= Sustainability strategies =

Mechanisms to foster sustainability

Sustainability strategies are mechanisms that contribute to achieving sustainability and are well-established in the field of sustainability science. Originally, the term centered on a triad introduced by Joseph Huber, encompassing sufficiency, efficiency, and consistency. Each of these strategies has since developed its own school of thought, emphasizing different merits and contributions to sustainability. In recent debates, further strategies are discussed, culminating in a recent framework by Eric Hartmann, which describes a total of ten sustainability strategies.

Sufficiency focuses on reducing consumption and production levels without threatening human needs. Following the typology by Maria Sandberg, four types of sufficiency can be distinguished, namely absolute reduction of consumption (e.g. less travels), modal shifts (e.g. switching from air travels to trains), sharing (e.g. carpooling) and increased longevity (e.g. repairing a bike instead of buying a new one). Sufficiency is often discussed in the context of the degrowth paradigm of sustainability. Efficiency aims to reduce resource use, energy consumption, or pollution per unit of consumption or production within existing production and consumption systems - such as improved fuel efficiency in cars or energy-saving appliances. It is often considered to share an elective affinity with the green growth paradigm. Consistency involves shifting to new industrial metabolisms that are more consistent with nature’s metabolism and hence cause less environmental damage (such as renewable energies and circular design). This strategy is implicitly advocated by the circular economy approach and rooted in industrial ecology.

== Sustainability strategy framework ==
In recent years, scholars have expanded the concept to explore the interrelations, potentials, and limitations of these strategies. A comprehensive conceptual framework was introduced by Eric Hartmann, defining sustainability strategies as mechanisms that help guarantee central human capabilities or limit and reduce environmental impacts, thereby promoting both intergenerational and intragenerational justice. Sustainability, in this view, is achieved when all individuals can satisfy fundamental human needs while environmental impacts remain within safe thresholds. The framework identifies a total of ten sustainability strategies, divided into five intergenerational and five intragenerational strategies.

=== Intergenerational strategies ===
Intergenerational strategies focus on reducing and limiting environmental impacts. They are based on the established triad of sufficiency, efficiency increase and consistency increases. This triad is complemented by two additional strategies, namely population reduction and regeneration expansion.

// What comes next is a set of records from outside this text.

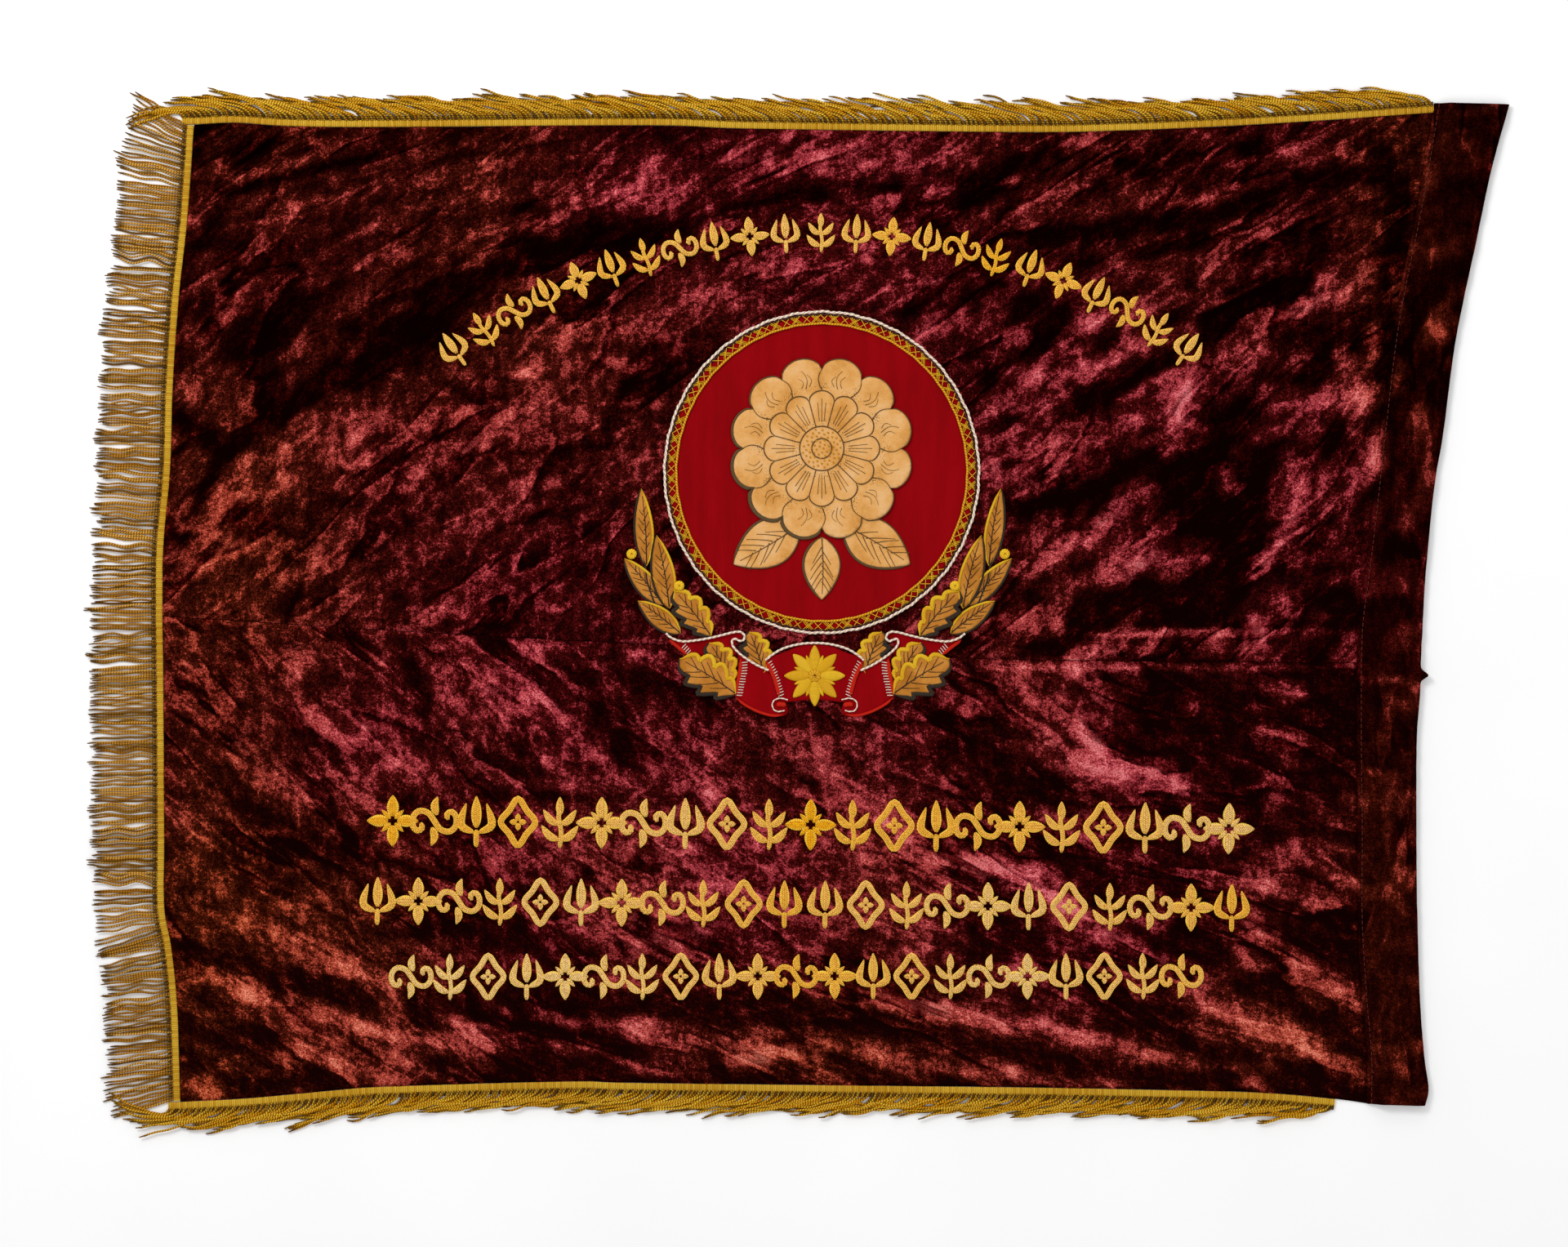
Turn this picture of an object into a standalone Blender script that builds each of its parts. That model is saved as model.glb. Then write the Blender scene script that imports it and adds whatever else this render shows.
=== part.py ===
"""Velvet parade banner lying face up on a flat surface.

Two velvet widths are joined by a seam across the middle. A strip of velvet, folded double, is sewn down the
pole side as a sleeve for the pole. Corded fringe on a woven heading edges the other three sides, and an
emblem of applied felt and satin pieces is sewn on in the middle.

Metres. The origin is under the middle of the banner, on the surface that it lies on. +X runs to the pole
side, +Y to the top edge and +Z up out of the face.
"""

import math
from collections import namedtuple

import bmesh
import bpy
from mathutils import Vector

# Cloth, tape and felt as bought.
SEWN_GAP = 0.0003
VELVET_THICK = 0.0022
FELT_THICK = 0.0010
LAYER_STEP = FELT_THICK + SEWN_GAP
HEADING_WIDTH = 0.0135
HEADING_THICK = 0.0026
HEADING_CORNER_GAP = 0.0015

# The edges of the velvet where the fringe heading and the sleeve meet it, as (x, y).
FLY_EDGE_LOWER = [
    (-0.725, -0.584), (-0.729, -0.468), (-0.736, -0.400), (-0.744, -0.354),
    (-0.744, -0.266), (-0.745, -0.095), (-0.746, -0.013),
]
FLY_EDGE_UPPER = [
    (-0.746, -0.013), (-0.745, 0.068), (-0.737, 0.160), (-0.734, 0.255),
    (-0.727, 0.360), (-0.717, 0.452), (-0.709, 0.565),
]
TOP_EDGE = [
    (-0.709, 0.565), (-0.660, 0.567), (-0.594, 0.563), (-0.481, 0.562), (-0.176, 0.564),
    (-0.050, 0.560), (0.263, 0.556), (0.382, 0.558), (0.502, 0.563), (0.621, 0.570), (0.749, 0.579),
]
BOTTOM_EDGE = [
    (-0.725, -0.584), (-0.648, -0.580), (-0.549, -0.571), (-0.481, -0.566), (-0.265, -0.560),
    (-0.176, -0.562), (0.263, -0.567), (0.422, -0.570), (0.541, -0.573), (0.627, -0.580), (0.671, -0.586),
]
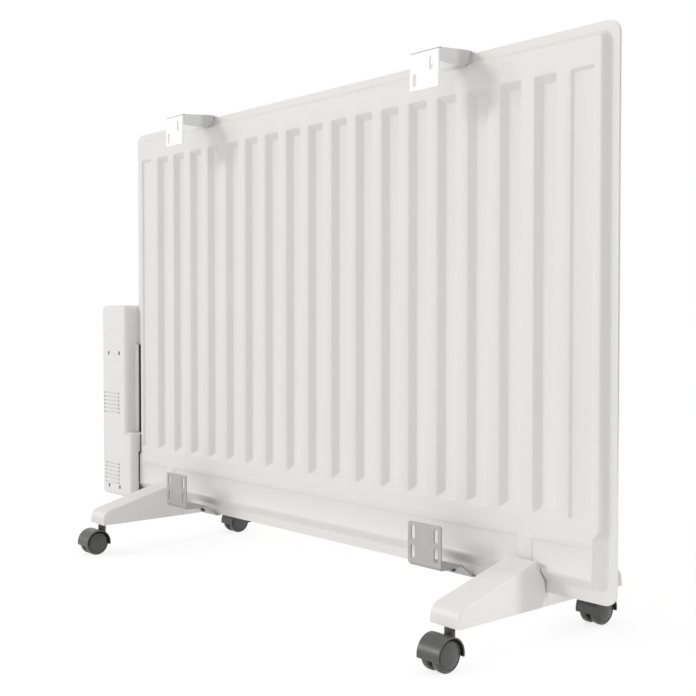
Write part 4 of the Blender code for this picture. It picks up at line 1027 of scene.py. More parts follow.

Population reduction describes reducing population growth voluntarily through, for instance, better family planning and reproductive healthcare. Under the assumption of a steady share of environmental impacts per person, this leads to a decrease in overall environmental impacts. Regeneration expansion encompasses processes that reduce absolute environmental pressure and restore the environment—activities such as reforestation or carbon dioxide removal. Hereby, the aim is not to only reduce negative environmental impacts caused by human behavior, but to create positive impacts on the natural environment.

=== Intragenerational strategies ===
Originally, the term sustainability strategies strongly focused on ecological aspects and the intragenerational dimension of sustainability. However, it has been expanded to adequately consider the fundamental human needs of people already living today. A set of five intragenerational strategies can be utilized to ensure everyone's central capabilities and satisfy fundamental human needs, including capability empowerment, equalization, eco-efficiency increase, impact expansion and population reduction.

First, capability empowerment targets production, consumption and individual rights in essential areas like nutrition, healthcare, and education so that people can live dignified, healthy lives. Second, equalization attempts to ensure fair access to resources and to reduce extreme inequality, so that one group’s overconsumption doesn’t deprive others of the basics. Third, eco-efficiency increase encompasses increased possibilities of production and consumption through efficiency, consistency and regeneration which could specifically help those in need. Furthermore, impact expansion can in principle foster central capabilities and the fulfillment of human needs. Where environmental limits are not threatened, allowing increased production, consumption and environmental impacts can support human development. This option has strongly been utilized historically, yet is no option today due to threatening environmental crises such as climate change and biodiversity loss. Finally, population reduction might also contribute to ensure intragenerational justice. Distributing environmental impacts and produced goods on a smaller population might foster central capabilities. However, family planning and reproduction are significant individual choices, strongly intertwined with central capabilities and must not be forced.

Together, these strategies form an integrative framework for fostering sustainability in practical implementation. Further research is necessary to understand potentials and limitations of different strategies in diverse areas of sustainability.